There are great caves to explore and this amazing gorge named the Queen's Bath. This is also the only place, other then Belize, that we've seen "blue holes"!

Mary gathered trash, we goofed off

The Glass Window where the Atlantic and Bahama Bank waters meet

Queen's Bath

Approaching Current Cut
The sail from Spanish Wells to Govenor's Harbor on Friday, June 3, was exciting. First we had to go through Current Cut, a narrow opening between two islands, where the current is extremely high and your boat must turn to starboard as you pass through the cut or you will end up on the shoals. Whew!!!  Then as we turned Southeast, the waves picked up and the boat was plowing through them, often waves covered the bow of the boat. It took us twice as long as normal to cover the 30 miles to safe harbor and all the while we were under a bright blue sky sailing through crystal clear blue waters. The worse outcome was that we neglected to dog down the porthole over our new long distance WiFi connector and it was drenched in seawater making it inoperable. 
Sign says it all

Fighting for Conch Fritters at the Pineapple Festival
Bob at Island Time came through and he helped Roy figure out a work around. So hooray - WiFi is back (as long as we can find a connection, of course). We finally got all the connections correct so anyone who has emailed between Monday and now will start getting answers. Also remember if you see an unknown number on your phone - could be us not just the bill collector. With WiFi comes Skype.

 Of course, we didn't let lack of WiFi or lack of water slow us down. Oh, I didn't tell you about the water. We were out and had no idea that Friday, June 3 was a holiday and everything would be closed. Plan A which was getting water before we left Spanish Wells was thwarted. Plan B depended on our trusty guide book. It said that while anchoring in Governor's Harbor was a chore - grass and thin sand over rock, we would find a seawall where we could tie up and get water if we had our own hoses. Ha!!

Adding Water
Lucky for us sailboats at the seawall are a rarity so we became an instant attraction. Nice folks let us have about 20 gals which we carried in 1/2 gal bottles and a jerry jug. Later Mary & I waved down a water delivery van and bought 20 more gallons in 5 gal jars.

Not wanting to let water or WiFi get us down we took off to find a bar, remember - there were no bars in Spanish Wells.
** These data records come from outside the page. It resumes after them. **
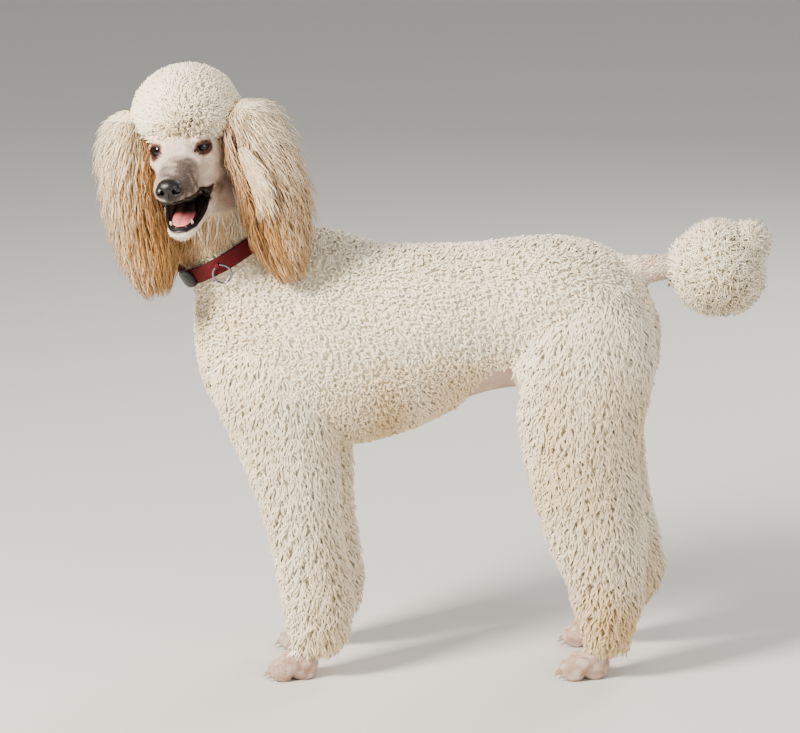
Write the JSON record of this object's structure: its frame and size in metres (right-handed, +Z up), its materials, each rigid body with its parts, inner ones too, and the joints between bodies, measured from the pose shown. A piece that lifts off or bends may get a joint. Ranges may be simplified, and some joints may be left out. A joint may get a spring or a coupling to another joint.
{
  "type": "standard poodle",
  "caption": "Life-size standing standard poodle with clipped coat, rounded topknot, long ears, tail pom and a plain collar, for display.",
  "frame": {"origin": "middle of the model's bounding box, at floor level under the paws", "axes": "+X towards the tail, with the dog's front towards -X; +Y towards the dog's right side; +Z up"},
  "size_m": [0.9154, 0.3804, 0.8628],
  "materials": {
    "coat": "cream curly hair",
    "short_coat": "clipped hair, skin showing through",
    "ear_hair": "long wavy hair, cream to pale gold",
    "nose_leather": "moist dark skin",
    "eye": "wet gloss",
    "tongue": "moist skin",
    "collar_web": "woven webbing",
    "ring_steel": "plain",
    "buckle_plastic": "satin"
  },
  "bodies": {
    "root": {"torso": "coat", "neck": "coat", "topknot": "coat", "foreleg_left": "coat", "foreleg_right": "coat", "hindleg_left": "coat", "hindleg_right": "coat", "tail_pom": "coat", "head": "short_coat", "lower_jaw": "short_coat", "paw_front_left": "short_coat", "paw_front_right": "short_coat", "paw_hind_left": "short_coat", "paw_hind_right": "short_coat", "tail_dock": "short_coat", "ear_left": "ear_hair", "ear_right": "ear_hair", "nose": "nose_leather", "eye_left": "eye", "eye_right": "eye", "tongue": "tongue", "collar": "collar_web", "collar_ring": "ring_steel", "collar_buckle": "buckle_plastic"}
  },
  "joints": []
}
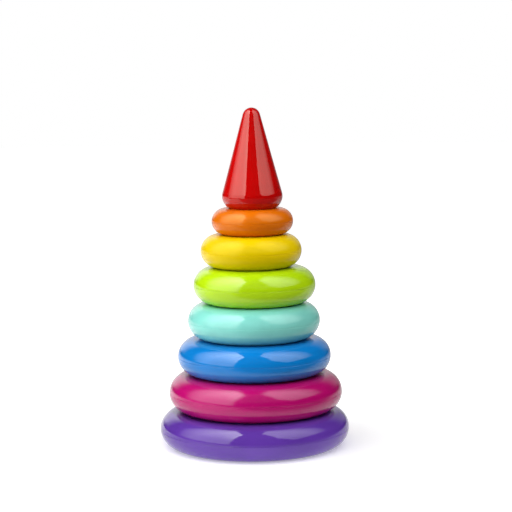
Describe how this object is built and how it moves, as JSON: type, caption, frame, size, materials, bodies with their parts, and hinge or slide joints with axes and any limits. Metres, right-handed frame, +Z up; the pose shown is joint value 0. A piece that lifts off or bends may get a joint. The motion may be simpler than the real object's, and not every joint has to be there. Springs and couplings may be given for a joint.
{
  "type": "stacking ring toy",
  "caption": "Stacking toy: a round base with a fixed post, loose hollow rings of falling size in bright colours, and a cone cap on top.",
  "frame": {"origin": "centre of the base's flat underside, on the post's axis", "axes": "+Z up along the post; the base and the post are round about it, so +X and +Y are free, and the rings' small sideways play lies along X"},
  "size_m": [0.141, 0.141, 0.2515],
  "materials": {
    "base_purple": "glossy injection-moulded plastic, coloured through",
    "ring_1_magenta": "glossy injection-moulded plastic, coloured through",
    "ring_2_blue": "glossy injection-moulded plastic, coloured through",
    "ring_3_mint": "glossy injection-moulded plastic, coloured through",
    "ring_4_lime": "glossy injection-moulded plastic, coloured through",
    "ring_5_yellow": "glossy injection-moulded plastic, coloured through",
    "ring_6_orange": "glossy injection-moulded plastic, coloured through",
    "cone_red": "glossy injection-moulded plastic, coloured through",
    "post_natural": "natural off-white moulded plastic, satin"
  },
  "bodies": {
    "base": {"base_lower_shell": "base_purple", "base_upper_shell": "base_purple", "post": "post_natural"},
    "ring_1": {"ring_1_lower_shell": "ring_1_magenta", "ring_1_upper_shell": "ring_1_magenta"},
    "ring_2": {"ring_2_lower_shell": "ring_2_blue", "ring_2_upper_shell": "ring_2_blue"},
    "ring_3": {"ring_3_lower_shell": "ring_3_mint", "ring_3_upper_shell": "ring_3_mint"},
    "ring_4": {"ring_4_lower_shell": "ring_4_lime", "ring_4_upper_shell": "ring_4_lime"},
    "ring_5": {"ring_5_lower_shell": "ring_5_yellow", "ring_5_upper_shell": "ring_5_yellow"},
    "ring_6": {"ring_6_lower_shell": "ring_6_orange", "ring_6_upper_shell": "ring_6_orange"},
    "cone_cap": {"cone_shell": "cone_red", "cone_socket_plug": "cone_red"}
  },
  "joints": [
    {"name": "ring_1_lift", "type": "slide", "parent": "base", "child": "ring_1", "axis": [0, 0, 1], "range_m": [0, 0.193]},
    {"name": "ring_2_lift", "type": "slide", "parent": "ring_1", "child": "ring_2", "axis": [0, 0, 1], "range_m": [0, 0.166]},
    {"name": "ring_3_lift", "type": "slide", "parent": "ring_2", "child": "ring_3", "axis": [0, 0, 1], "range_m": [0, 0.139]},
    {"name": "ring_4_lift", "type": "slide", "parent": "ring_3", "child": "ring_4", "axis": [0, 0, 1], "range_m": [0, 0.113]},
    {"name": "ring_5_lift", "type": "slide", "parent": "ring_4", "child": "ring_5", "axis": [0, 0, 1], "range_m": [0, 0.086]},
    {"name": "ring_6_lift", "type": "slide", "parent": "ring_5", "child": "ring_6", "axis": [0, 0, 1], "range_m": [0, 0.062]},
    {"name": "cone_cap_lift", "type": "slide", "parent": "ring_6", "child": "cone_cap", "axis": [0, 0, 1], "range_m": [0, 0.042]}
  ]
}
Walked into Ronnie's and sat next to this big guy and started talking. Pretty soon he gets the "out of water" story and offers to take us up the road to a restaurant owned by Lionel. Lionel is also the dock master and eventually got the pump turned on, a faucet going and extra hoses to help reach it. Turns out the guy we were sitting next to is famous. He's Doctor Seabreeze - singer and songwriter in these parts!

Having dinner and singing along with Dr Seabreeze

This is Preacher's Cave. The first European Settlers of Eleuthera shipwrecked on Devil's Backbone and lived in this cave for two years. There is a plaque in front saying that this is where the first "Christian Communion Service was held in Eleuthera". Pretty important for an island with so many churches and so few bars!

Natural Vent Holes Inside Preacher's Cave

Now Mary and Sally have gone and Roy & I are waiting to head to the Exumas. In the meantime we've just discovered Four Points Restaurant, best food off the boat so far and a young chef that reminds us of Mat,t if Matt had been Bahamian - ok, not so sure we want to leave afterall.